On this section of trail, we crossed another big milestone, the 300 mile mark. To borrow some competition-related terminology, we are in the "podium hundred miles" of our journey. We have just 300, then 200, then 100 miles remaining - bronze, silver, and gold. It seems a very long time ago, somewhere in Washington, when we had hiked our first 300 miles and the idea of hiking another 2350+ miles seemed both insurmountable and unreal. Yet here we are with fewer than that many miles remaining and it seems like we are almost at the border.

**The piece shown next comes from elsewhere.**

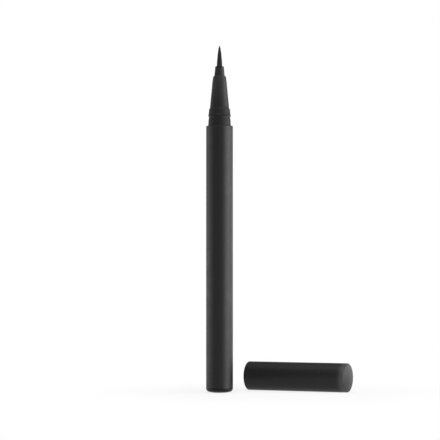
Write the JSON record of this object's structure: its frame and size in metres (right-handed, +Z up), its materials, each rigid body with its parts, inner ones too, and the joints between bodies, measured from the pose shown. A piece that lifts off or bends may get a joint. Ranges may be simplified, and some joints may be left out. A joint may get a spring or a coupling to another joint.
{
  "type": "liquid eyeliner pen",
  "caption": "Slim liquid eyeliner pen with a tapered nose, fine brush tip and comb feed inside, standing beside its push-on cap.",
  "frame": {"origin": "middle of the flat under the pen's tail, on the surface that the pen and the cap rest on", "axes": "+Z up along the pen's axis to the brush's tip; +X to the right as the object is first seen, where the cap lies; +Y away from the viewer, towards the cap's mouth"},
  "size_m": [0.0528, 0.0256, 0.1244],
  "materials": {
    "matte_shell": "soft-touch satin black polypropylene barrel and tail",
    "cap_shell_plastic": "soft-touch satin black polypropylene cap",
    "nose_plastic": "black moulded plastic, semi-gloss",
    "holder_plastic": "black moulded plastic, semi-gloss",
    "brush_fibre": "ink-black tapered nylon filaments",
    "seal_rubber": "black sealing rings",
    "lip_rubber": "grey elastomer lip",
    "cushion_foam": "soft grey pad",
    "tank_plastic": "milky polypropylene tank",
    "collector_plastic": "off-white moulded comb feed",
    "core_fibre": "bonded fibre rod",
    "ball_steel": "polished stainless steel balls",
    "spring_steel": "drawn stainless steel wire",
    "inner_cap_plastic": "natural white polypropylene"
  },
  "bodies": {
    "pen": {"barrel": "matte_shell", "tail_plug": "matte_shell", "tail_seal": "seal_rubber", "tank_cushion": "cushion_foam", "ink_tank": "tank_plastic", "tank_seal": "seal_rubber", "collector": "collector_plastic", "feeder_core": "core_fibre", "nose_cone": "nose_plastic", "nose_seal": "seal_rubber", "brush_holder": "holder_plastic", "brush": "brush_fibre"},
    "ball_left": {"mixing_ball_left": "ball_steel"},
    "ball_right": {"mixing_ball_right": "ball_steel"},
    "cap": {"cap_shell": "cap_shell_plastic", "retainer_ring": "holder_plastic", "cap_spring": "spring_steel"},
    "inner_cap": {"inner_cap": "inner_cap_plastic", "inner_cap_seal": "lip_rubber"}
  },
  "joints": [
    {"name": "cap_pull", "type": "slide", "parent": "pen", "child": "cap", "axis": [0.9063, -0.4226, 0], "range_m": [0, 0.04]},
    {"name": "inner_cap_slide", "type": "slide", "parent": "cap", "child": "inner_cap", "axis": [0.9063, -0.4226, 0], "range_m": [0, 0.002], "stiffness_N_per_m": 120, "springref_m": -0.003, "deforming": ["cap_spring"]},
    {"name": "ball_left_slide", "type": "slide", "parent": "pen", "child": "ball_left", "axis": [0, 0, 1], "range_m": [0, 0.05]},
    {"name": "ball_right_slide", "type": "slide", "parent": "pen", "child": "ball_right", "axis": [0, 0, 1], "range_m": [0, 0.05]}
  ]
}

During the past few weeks we have seen a transition in what we crave. Before it was different foods such as fresh fruit or baked bread. Now our cravings are about rest and relaxation. I have thoroughly enjoyed the trail and cherished all the time that Huckleberry and I have spent together out here. Our mind and souls are recharged, but physically we are both exhausted. Oddly enough, 114 days of hiking 12-14 hours every day wears on you after a bit! When we talk about cravings on the trail, it now revolves around terms like leisure, languish, and lollygag. We dream of activities like sitting on a couch and reading the paper, doing the crossword, and above all not carrying a backpack for 12 hours a day. We are still enjoying every day on the trail, but we certainly are ready to be done. Fortunately this feeling has come about when we have only 300 miles to go, and as thru-hikers say, you can do anything for only 300 miles.